The student proceeds through the material at a time and at a pace suitable to his or her own needs and schedule (self-directed Internet-based training). Both facilitated and self-directed approaches have their strengths and weaknesses. And each has a place in the future of Internet-based education and training.
Today’s reliability-oriented maintenance programs demand skilled lubrication and oil analysis technicians. Gone are the days where a casual, catch-as-catch-can approach to lubrication will cut the mustard. Today, lubrication tasks must be carried out with precision, consistency, efficiency and continuity.
Top-shelf lubrication and oil analysis skills are required to operate at the level demanded by the modern reliability engineers and managers, who have their eye on turning maintenance costs into reliability-based profits. Internet-based lubrication training may have arrived just in the nick of time. Following are some reasons why Internet-based lubrication training will play a major role in your organization’s future.
Most of the industries in which I consult and train have undergone cutbacks, rightsizing or some other form of reorganization that spreads work around to fewer people. Everyone is pressed for time. It is often complicated or impossible to remove an individual, and particularly a group of people, from the work schedule for several days in a row to attend a public or private training course.
Online training can be scheduled one to two hours at a time over a period of days, weeks or even months. In some ways, the student learns more this way - avoiding information overload because the training or education is stretched out over time.
Imagine a world where a work order is generated that instructs a lube tech to complete a task or group of tasks. The lube tech knows that if he or she has never performed the tasks, has not performed the task in a long time, or simply wants to review the requirements of the task, he or she needs only to link to a detailed written procedure that explicitly defines the specific task.
The procedure could include the number of ounces, grams or shots of grease to apply to a particular component, detailed application instructions, etc. If the job is still unclear, he or she needs only to click again to view a task-based online training module that quickly and efficiently trains the tech just-in-time. The lube tech receives precisely the training, without the conveyance of peripheral or unnecessary information.
In many cases, training about machinery lubrication, contamination control and oil analysis is limited to lube techs, lube analysts, engineers and a few interested managers. However, awareness training would benefit craftspeople, operators, supervisors and foremen.

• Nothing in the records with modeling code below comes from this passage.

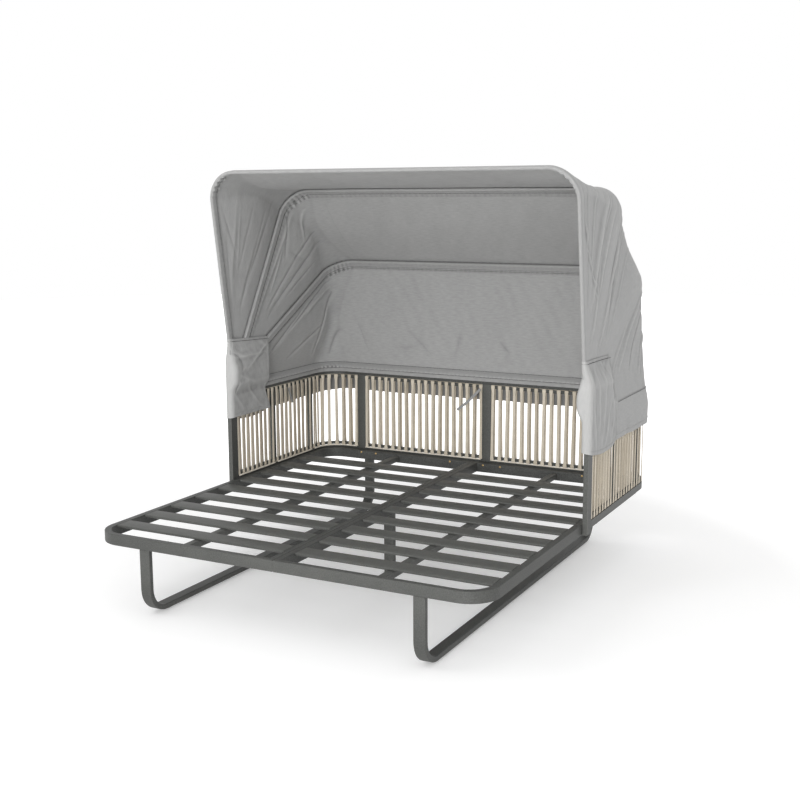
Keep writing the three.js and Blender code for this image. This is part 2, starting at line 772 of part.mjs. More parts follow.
function skirt() {
  const inner = wall_half + skirt_clear;
  const outer = inner + fabric_thickness;
  const front = front_post_y - post_width / 2 - flap_front_gap;
  const back = front + flap_length;
  const joined = back - fabric_thickness;
  const seam_low = hem_z - fabric_thickness;
  const lip = top_rail_top - lip_overlap;
  const flap_low = hem_z - flap_drop;
  const flap_high = hem_z + flap_rise;
  let solid = solidOf(wallBand(-outer, -inner, joined, lip, hem_z, 0));
  solid = solid.add(solidOf(wallBand(inner, outer, joined, hem_z - skirt_drop, hem_z, 0)));
  solid = solid.add(solidOf(wallBand(-outer, outer, joined, seam_low, hem_z, 0)));
  const bolt_end = wall_half + touch + bolt_head_height;
  const face = wall_centre + bolt_end + fabric_clear;
  const face_out = face + fabric_thickness;
  const behind = bows[2].x - bow_thickness / 2 - touch - nut_height - fabric_clear;
  const behind_in = behind - fabric_thickness;
  const lip_out = wall_centre - inner;
  const lip_in = wall_centre - outer;
  const pieces = [
    [face, face_out, front, back, flap_low, flap_high],
    [wall_centre + inner, face_out, joined, back, flap_low, hem_z],
    [wall_centre - outer, face_out, joined, back, seam_low, hem_z],
    [lip_in, lip_out, front, back, flap_low, hem_z],
    [behind_in, behind, front, back, seam_low, flap_high],
    [behind_in, lip_out, front, back, seam_low, hem_z],
    [lip_in, face_out, front, front + fabric_thickness, flap_low, flap_high],
    [behind_in, lip_out, front, front + fabric_thickness, seam_low, flap_high],
  ];
  for (const [x0, x1, y0, y1, z0, z1] of pieces) {
    solid = solid.add(solidOf(box(x0, x1, y0, y1, z0, z1)));
    solid = solid.add(solidOf(box(-x1, -x0, y0, y1, z0, z1)));
  }
  return geometryOf(solid);
}

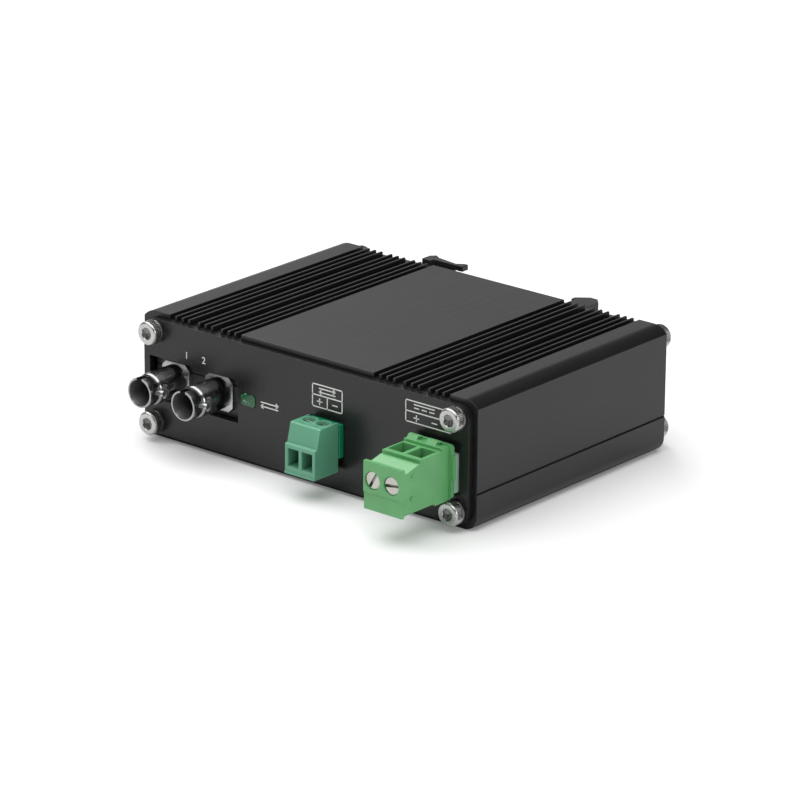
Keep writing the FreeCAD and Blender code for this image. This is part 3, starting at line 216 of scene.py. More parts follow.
def anodised_aluminium(name, colour, lines_along_y):
    """Black anodised aluminium. The dye sits in a clear oxide layer, so the eye sees a deep
    black with a satin sheen. An extruded case shows faint lines along its length, and sheet
    that was blasted shows fine grit instead."""
    material, tree, shader, place = start_material(name, {"IOR": 1.5, "Specular IOR Level": 0.42})
    if lines_along_y:
        fine = noise(tree, drawn_out(tree, place, (1.0, 0.015, 1.0)), 0.5, 3.0, 0.55)
    else:
        fine = noise(tree, place, 0.3, 3.0, 0.55)
    cloudy = noise(tree, place, 24.0, 2.0)
    dye = tones(tree, cloudy, (0.35, shade(colour, 0.88)), (0.7, shade(colour, 1.12)))
    satin = sheen(tree, fine, (0.3, 0.7), (0.27, 0.34))
    link_surface(tree, shader, dye, satin, relief(tree, fine, 0.12, 0.006))
    return material


def screen_ink(name, colour):
    """Screen-printed white epoxy ink: matt, slightly uneven where the mesh laid it down."""
    material, tree, shader, place = start_material(name, {"Roughness": 0.6, "IOR": 1.5})
    weave = noise(tree, place, 0.25, 2.0)
    link_surface(tree, shader, tones(tree, weave, (0.3, shade(colour, 0.82)), (0.6, colour)))
    return material


def bare_metal(name, colour, roughness, grain_mm, stretch=(1.0, 1.0, 1.0), relief_mm=0.006):
    """Turned or plated metal: mirror-like where it is smooth, with fine marks from the tool
    that break up the reflections and a slight change of tone from handling."""
    material, tree, shader, place = start_material(name, {"Metallic": 1.0})
    marks = noise(tree, drawn_out(tree, place, stretch), grain_mm, 4.0, 0.6)
    tone = tones(tree, marks, (0.25, shade(colour, 0.86)), (0.75, shade(colour, 1.06)))
    polish = sheen(tree, marks, (0.25, 0.75), (roughness * 0.75, roughness * 1.3))
    link_surface(tree, shader, tone, polish, relief(tree, marks, 0.3, relief_mm))
    return material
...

Due to the inefficiency of live training, usually they simply don’t get trained. Internet-based training makes it feasible to train everybody in the organization as much as or little as their job dictates.
Knowledge gets stale over time. “Use it or lose it” is a quote we’ve heard all of our lives. Online training, when it is structured in a modular fashion, provides the lube tech with a convenient and efficient way to refresh his or her knowledge on demand by focusing on the modular topic of concern. Why go through an entire oil analysis course for a second or third time when you really require a refresher only on sampling? It just makes sense.
A major component of training cost is travel and living expenses. For private courses, the instructor must travel to the venue and stay in a hotel. For a public course, the attendees and the instructor are both required to travel to and stay at the venue. Internet-based training eliminates these costs. While new costs are incurred to facilitate connections, they are minor by comparison.
Clearly, the advantages of Internet-based training are significant. There are some obvious drawbacks, however. First, the student loses some interaction with his or her instructor. Just as I (and many others) had to adapt to computers that forever altered the manner in which we work and communicate, students of the future will adapt to the loss of interaction associated with Internet-based training.
They will compensate by participating in electronic chat rooms, or by communicating via e-mail or over the phone. Second, attending a live training class enables the student to network with his or her peers. Networking and sharing information is important. It enables people to learn by open-ended discussion and by comparison to others.
Increasing use of Internet-based training will increase the importance of technical conferences (like Lubrication Excellence 2004), which are designed to facilitate networking and to provide delegates with a global view of what is happening in the industry. And for people who work in plants, mines and mills, getting out to a public seminar is often much-needed relief from the day-to-day pressures of the workplace.
It recharges his batteries and reinvigorates a person’s spirit when he knows the company believes enough in him to send him to a training seminar. Losing a few of the advantages of live training may simply be a reality of the efficiency-driven industrial world of the present and future.
There is clearly a place for live, Internet-based and other forms of machinery lubrication and oil analysis training in the market place. Most companies cite lack of training as a major impediment to their success. It is unlikely that live training alone will fill this gap … Internet-based training can. We have to give it a try, tweak it and get accustomed to it, because without it, it is unlikely we will have the skills to meet the challenges of the future. This is my Viewpoint. As always, I am interested in yours.